== Data to use ==

+-------+

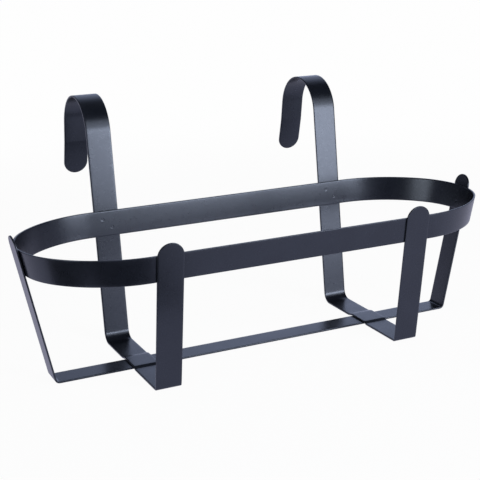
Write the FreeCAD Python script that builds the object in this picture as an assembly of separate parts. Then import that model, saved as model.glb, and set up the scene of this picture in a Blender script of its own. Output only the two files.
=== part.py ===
import FreeCAD, Part
import math
import os

# Railing-hung holder for an oval or rectangular flower box.
#
# The holder is four bent strips of flat steel, spot welded where they cross:
#   rim_ring           a closed oval band that goes round the flower box
#   end_strap          a long U that carries the box and the two ends of the ring
#   hook_strap_left    a U under the box, whose back leg rises into a railing hook
#   hook_strap_right   the same strap again
# The weld nodes are the metal of the spot welds and of the ring's own seam.
#
# Frame, in millimetres: X runs along the box, Y from the front to the railing side,
# Z up. The origin is on the floor, in the middle of the base.

# Strip stock
strip_thickness = 2.0
strip_width = 30.0
end_strip_width = 27.0
edge_radius = 0.4

# Base and uprights, over the outer faces
base_length = 512.0
base_depth = 164.0
strap_spacing = 303.0
side_lean = 7.4
end_lean = 11.8
front_tip_height = 168.5
end_tip_height = 169.5
front_corner_radius = 1.0
back_corner_radius = 11.0
end_corner_radius = 4.0

# Step of each hook strap over the end strap
step_clearance = 1.0
front_step_length = 4.0
back_step_length = 8.0
step_corner_radius = 1.5

# Railing hooks
hook_top_height = 285.5
hook_radius = 41.5
hook_flare = 8.5
hook_tip_flare = 13.5
hook_leg_drop = 26.3
hook_crease_radius = 6.0
hook_tip_drop = 41.5

# Rim ring
ring_bottom_height = 126.4
ring_height = 29.6
ring_side_length = 340.0
ring_shoulder_angle = 50.0
ring_seam_gap = 1.6

# Spot welds
weld_diameter = 4.6
weld_bite = 1.2
weld_dimple = 0.12
cross_weld_offset = (5.5, 5.0)
end_weld_offset = 6.5

SIDES = {"left": -1, "right": 1}


def vector(x, y, z):
    """A point or direction of the holder's frame."""
    return FreeCAD.Vector(x, y, z)


def reach(half_size, lean, inset, height):
    """Distance from the middle to a leaning face, at a height.

    The outer face stands half_size from the middle at the floor and leans out.
    The face asked for lies inset further in, measured square to the strip.
    """
    lean = math.radians(lean)
    return half_size + height * math.tan(lean) - inset / math.cos(lean)


def side_reach(inset, height):
    """Distance from the middle to a face of the front or back uprights."""
    return reach(base_depth / 2, side_lean, inset, height)


def end_reach(inset, height):
    """Distance from the middle to a face of the end uprights."""
    return reach(base_length / 2, end_lean, inset, height)


# Bent strips: a path of straight runs and bends, drawn in a plane

def path_corner(before, point, after, radius):
    """Where a bend of the strip's middle line starts and ends, and its centre."""
    into = (point - before).normalize()
    out = (after - point).normalize()
    turn = into.getAngle(out)
    trim = radius * math.tan(turn / 2)
    toward = (out - into).normalize()
    centre = point + toward * (radius / math.cos(turn / 2))
    return point - into * trim, centre, point + out * trim


def path_side(points, radii, offset, normal):
    """One face line of the strip: runs and bends, moved sideways by offset."""
    start = points[0]
    edges = []
    for index in range(1, len(points)):
        end = points[index]
        into = (end - points[index - 1]).normalize()
        shift = normal.cross(into) * offset
        if index == len(points) - 1:
            edges.append(Part.LineSegment(start + shift, end + shift).toShape())
            break
        bend_start, centre, bend_end = path_corner(points[index - 1], end, points[index + 1], radii[index - 1])
        edges.append(Part.LineSegment(start + shift, bend_start + shift).toShape())
        out = (points[index + 1] - end).normalize()
        arc_end = bend_end + normal.cross(out) * offset
        arc_start = bend_start + shift
        middle = centre + ((arc_start - centre) + (arc_end - centre)).normalize() * (arc_start - centre).Length
        edges.append(Part.Arc(arc_start, middle, arc_end).toShape())
        start = bend_end
    return edges


def bent_strip(points, radii, normal, width):
    """A strip of the stock's thickness, bent along a path in the plane of normal.

    radii are inner bend radii. The strip is centred on the path's plane.
    """
    half = strip_thickness / 2
    middle_radii = [radius + half for radius in radii]
    left = path_side(points, middle_radii, half, normal)
    right = path_side(points, middle_radii, -half, normal)
    caps = [
        Part.LineSegment(left[0].Vertexes[0].Point, right[0].Vertexes[0].Point).toShape(),
        Part.LineSegment(left[-1].Vertexes[-1].Point, right[-1].Vertexes[-1].Point).toShape(),
    ]
    face = Part.Face(Part.Wire(Part.__sortEdges__(left + right + caps)))
    face.translate(normal * (-width / 2))
    return face.extrude(normal * width)


def round_tip(end, direction, normal, width):
    """The half disc that rounds off a strip, from end in the strip's direction."""
    radius = width / 2
    across = direction.cross(normal)
    flat_start = end - normal * radius - across * (strip_thickness / 2)
    flat_end = end + normal * radius - across * (strip_thickness / 2)
    peak = end + direction * radius - across * (strip_thickness / 2)
    outline = Part.Wire([
        Part.Arc(flat_start, peak, flat_end).toShape(),
        Part.LineSegment(flat_end, flat_start).toShape(),
    ])
    return Part.Face(outline).extrude(across * strip_thickness)


def strap(points, radii, normal, width, place):
    """A bent strip whose two ends are fully rounded, moved to its place.

    The path's first and last points are the peaks of the rounded ends.
    """
    first = (points[0] - points[1]).normalize()
    last = (points[-1] - points[-2]).normalize()
    path = list(points)
    path[0] = points[0] - first * (width / 2)
    path[-1] = points[-1] - last * (width / 2)
    body = bent_strip(path, radii, normal, width)
    body = body.fuse([
        round_tip(path[0], first, normal, width),
        round_tip(path[-1], last, normal, width),
    ])
    body = body.removeSplitter()
    body = ease_edges(body, normal)
    body.translate(place)
    return body


def ease_edges(body, normal):
    """Round the strip's rims, which are all its edges but the seams across it."""
    rims = []
    for edge in body.Edges:
        across = isinstance(edge.Curve, Part.Line) and abs(edge.Curve.Direction.dot(normal)) > 0.999
        if not across:
            rims.append(edge)
    return body.makeFillet(edge_radius, rims)


# The four strips

def side_point(side, height):
    """A point on the middle line of the front (-1) or back (+1) upright."""
    return vector(0, side * side_reach(strip_thickness / 2, height), height)


def hook_points():
    """The middle line of a hook strap's hook, from its arch to its tip.

    The far leg drops from the arch's foot to a crease, and from there to the tip.
    """
    lean = math.radians(side_lean)
    flare = math.radians(hook_flare)
    tip_flare = math.radians(hook_tip_flare)
    radius = hook_radius + strip_thickness / 2
    centre_height = hook_top_height - strip_thickness - hook_radius
    leg_line = side_reach(strip_thickness / 2, centre_height)
    centre = vector(0, leg_line + radius / math.cos(lean), centre_height)
    near = vector(0, -math.cos(lean), math.sin(lean))
    far = vector(0, math.cos(flare), math.sin(flare))
    arch = centre + (near + far) * (radius / (1 + near.dot(far)))
    far_foot = centre + far * radius
    crease = far_foot + vector(0, math.tan(flare), -1) * hook_leg_drop
    tip = crease + vector(0, math.tan(tip_flare), -1) * hook_tip_drop
    return [arch, crease, tip]


def make_hook_strap(side):
    """Front upright, base with its step over the end strap, back leg and hook."""
    low = strip_thickness / 2
    high = low + strip_thickness
    rest = end_strip_width / 2 + step_clearance
    points = [
        side_point(-1, front_tip_height),
        side_point(-1, low),
        vector(0, -rest - front_step_length, low),
        vector(0, -rest, high),
        vector(0, rest, high),
        vector(0, rest + back_step_length, low),
        side_point(1, low),
    ]
    radii = [front_corner_radius] + [step_corner_radius] * 4 + [back_corner_radius]
    points += hook_points()
    radii += [hook_radius, hook_crease_radius]
    place = vector(side * strap_spacing / 2, 0, 0)
    return strap(points, radii, vector(1, 0, 0), strip_width, place)


def make_end_strap():
    """Two end uprights and the long run between them, which lies on the floor."""
    low = strip_thickness / 2
    points = []
    for side, height in ((-1, end_tip_height), (-1, low), (1, low), (1, end_tip_height)):
        points.append(vector(side * end_reach(low, height), 0, height))
    radii = [end_corner_radius] * 2
    return strap(points, radii, vector(0, 1, 0), end_strip_width, vector(0, 0, 0))


def ring_outline(inset, height):
    """The oval of one face of the ring, at a height.

    Each end is a shoulder arc, a tip arc and a shoulder arc. Their two radii follow
    from the room between the front and back uprights and between the end uprights.
    """
    depth = side_reach(inset, height)
    length = end_reach(inset, height) - ring_side_length / 2
    angle = math.radians(ring_shoulder_angle)
    sine = math.sin(angle)
    cosine = math.cos(angle)
    tip_radius = (depth * sine - length * (1 - cosine)) / (sine + cosine - 1)
    shoulder_radius = (depth - tip_radius * cosine) / (1 - cosine)
    edges = []
    for end in (1, -1):
        shoulder = [vector(end * ring_side_length / 2, -end * (depth - shoulder_radius), height)]
        shoulder.append(vector(shoulder[0].x, -shoulder[0].y, height))
        tip_x = shoulder[0].x + end * (shoulder_radius - tip_radius) * sine
        centres = [shoulder[0], vector(tip_x, 0, height), shoulder[1]]
        arc_radii = [shoulder_radius, tip_radius, shoulder_radius]
        bounds = [-math.pi / 2, angle - math.pi / 2, math.pi / 2 - angle, math.pi / 2]
        for index in range(3):
            corners = []
            for turn in (bounds[index], (bounds[index] + bounds[index + 1]) / 2, bounds[index + 1]):
                arm = vector(end * math.cos(turn), end * math.sin(turn), 0)
                corners.append(centres[index] + arm * arc_radii[index])
            edges.append(Part.Arc(*corners).toShape())
        side_start = edges[-1].Vertexes[-1].Point
        side_end = vector(-side_start.x, side_start.y, height)
        edges.append(Part.LineSegment(side_start, side_end).toShape())
    return Part.Wire(edges)


def make_ring():
    """The closed band: its outer face lies on the uprights' inner faces."""
    top = ring_bottom_height + ring_height
    margin = strip_thickness
    outer = [ring_outline(strip_thickness, height) for height in (ring_bottom_height, top)]
    inner_heights = (ring_bottom_height - margin, top + margin)
    inner = [ring_outline(2 * strip_thickness, height) for height in inner_heights]
    band = Part.makeLoft(outer, True, True).cut(Part.makeLoft(inner, True, True))
    rims = []
    for edge in band.Edges:
        heights = [vertex.Point.z for vertex in edge.Vertexes]
        if max(heights) - min(heights) < edge_radius:
            rims.append(edge)
    return band.makeFillet(edge_radius, rims)


# Welds

def weld_places():
    """Each weld node's spots, and the names of the two strips that they join.

    A spot is a point where the two strips meet and the direction that leads from
    the side with the electrode's dimple into the second strip.
    """
    lean = math.radians(side_lean)
    tilt = math.radians(end_lean)
    height = ring_bottom_height + ring_height / 2
    across, up = cross_weld_offset
    places = {}
    for hand, end in SIDES.items():
        strap_x = end * strap_spacing / 2
        for face, side in (("front", -1), ("back", 1)):
            into = vector(0, side * math.cos(lean), -math.sin(lean))
            rise = vector(0, side * math.sin(lean), math.cos(lean))
            middle = vector(strap_x, side * side_reach(strip_thickness, height), height)
            spots = [middle + vector(way * across, 0, 0) - rise * (way * up) for way in (-1, 1)]
            places["weld_" + face + "_" + hand] = (spots, into, "rim_ring", "hook_strap_" + hand)
        into = vector(end * math.cos(tilt), 0, -math.sin(tilt))
        rise = vector(end * math.sin(tilt), 0, math.cos(tilt))
        middle = vector(end * end_reach(strip_thickness, height), 0, height)
        spots = [middle + rise * (way * end_weld_offset) for way in (-1, 1)]
        places["weld_end_" + hand] = (spots, into, "rim_ring", "end_strap")
        middle = vector(strap_x, 0, strip_thickness)
        spots = [middle + vector(way * across, -way * up, 0) for way in (-1, 1)]
        places["weld_base_" + hand] = (spots, vector(0, 0, 1), "end_strap", "hook_strap_" + hand)
    return places


def weld_plug(spot, into, near):
    """A round plug from near, short of the joint, to the weld's bite beyond it."""
    return Part.makeCylinder(weld_diameter / 2, near + weld_bite, spot - into * near, into)


def add_welds(nodes):
    """Cut the welds' seats in the strips and add the weld nodes that fill them."""
    for name, (spots, into, first, second) in weld_places().items():
        seats = [weld_plug(spot, into, strip_thickness + weld_bite) for spot in spots]
        plugs = [weld_plug(spot, into, strip_thickness - weld_dimple) for spot in spots]
        for strip in (first, second):
            nodes[strip] = nodes[strip].cut(seats)
        nodes[name] = Part.makeCompound(plugs)


def add_ring_seam(nodes):
    """Part the ring behind the right front upright and fill the gap with weld."""
    depth = side_reach(0, ring_bottom_height + ring_height)
    corner = vector(strap_spacing / 2 - ring_seam_gap / 2, -depth, ring_bottom_height)
    slab = Part.makeBox(ring_seam_gap, depth, ring_height, corner)
    nodes["ring_seam_weld"] = nodes["rim_ring"].common(slab)
    nodes["rim_ring"] = nodes["rim_ring"].cut(slab)


def build():
    """All nodes of the holder, by name."""
    nodes = {"rim_ring": make_ring(), "end_strap": make_end_strap()}
    for hand, side in SIDES.items():
        nodes["hook_strap_" + hand] = make_hook_strap(side)
    add_ring_seam(nodes)
    add_welds(nodes)
    return nodes


os.makedirs("parts", exist_ok=True)
for node, shape in build().items():
    shape.exportStep("parts/" + node + ".step")
    box = shape.BoundBox
    print(node, len(shape.Solids), "solids", round(shape.Volume, 1), "mm3, valid", shape.isValid(),
          "X", round(box.XMin, 1), round(box.XMax, 1), "Y", round(box.YMin, 1), round(box.YMax, 1),
          "Z", round(box.ZMin, 2), round(box.ZMax, 1))
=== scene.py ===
"""The looks of a rail-hung flower box holder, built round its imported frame.

Four bent strips of flat steel, and the welds that join them, are worked out as
numpy surfaces from the same sizes as the frame and dressed in black powder coat.
Lengths are in metres. X runs along the flower box, Y from the front to the
railing, and Z up from the floor.
"""

import logging
import math
from dataclasses import dataclass, replace
from enum import Enum
from typing import Any

import bmesh
import bpy
import numpy as np
from mathutils import Matrix


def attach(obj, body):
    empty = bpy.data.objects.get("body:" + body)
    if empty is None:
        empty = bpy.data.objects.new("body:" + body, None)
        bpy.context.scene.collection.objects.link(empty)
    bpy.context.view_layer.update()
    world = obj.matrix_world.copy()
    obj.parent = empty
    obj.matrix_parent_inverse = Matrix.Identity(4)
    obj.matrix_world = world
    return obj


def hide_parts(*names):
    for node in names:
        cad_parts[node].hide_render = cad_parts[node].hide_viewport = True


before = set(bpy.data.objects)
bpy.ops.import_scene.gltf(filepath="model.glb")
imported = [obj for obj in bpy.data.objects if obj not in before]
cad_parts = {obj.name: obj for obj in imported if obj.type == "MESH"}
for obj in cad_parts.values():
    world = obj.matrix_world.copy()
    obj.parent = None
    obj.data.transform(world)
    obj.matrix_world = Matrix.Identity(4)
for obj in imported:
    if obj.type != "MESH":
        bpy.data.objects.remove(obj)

Colour = tuple[float, float, float]
Span = tuple[float, float]

LOG = logging.getLogger("flower_box_holder")
MM = 0.001
X_WAY, Y_WAY, Z_WAY = np.eye(3)
# The two spots of a pair of welds lie on opposite sides of its middle.
PAIR = np.array([[-1.0], [1.0]])
# How far the worn coat of a rim reaches onto a face.
RIM_REACH = 2.2 * MM
# What rounding may take from a whole number of steps.
ROUNDING = 1e-9


# Named options


class Slot(Enum):
    """Material slots of the record."""

    POWDER_COAT = "powder_coat"
    COATED_WELD = "coated_weld"


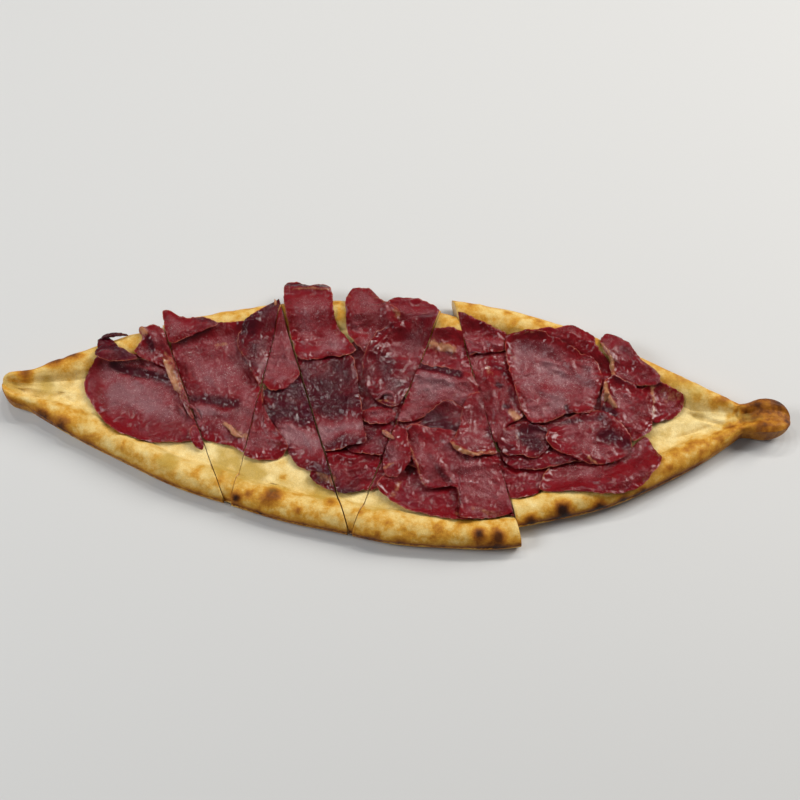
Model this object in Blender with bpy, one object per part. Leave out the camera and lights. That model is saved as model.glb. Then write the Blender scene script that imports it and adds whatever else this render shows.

+-------+

== Exercise aim ==
From the records above, quote only the lines running from the line with "obj.matrix_parent_inverse = Matrix.Identity(4)" to the line with "Span = tuple[float, float]", both lines included.

== Final result ==
    obj.matrix_parent_inverse = Matrix.Identity(4)
    obj.matrix_world = world
    return obj


def hide_parts(*names):
    for node in names:
        cad_parts[node].hide_render = cad_parts[node].hide_viewport = True


before = set(bpy.data.objects)
bpy.ops.import_scene.gltf(filepath="model.glb")
imported = [obj for obj in bpy.data.objects if obj not in before]
cad_parts = {obj.name: obj for obj in imported if obj.type == "MESH"}
for obj in cad_parts.values():
    world = obj.matrix_world.copy()
    obj.parent = None
    obj.data.transform(world)
    obj.matrix_world = Matrix.Identity(4)
for obj in imported:
    if obj.type != "MESH":
        bpy.data.objects.remove(obj)

Colour = tuple[float, float, float]
Span = tuple[float, float]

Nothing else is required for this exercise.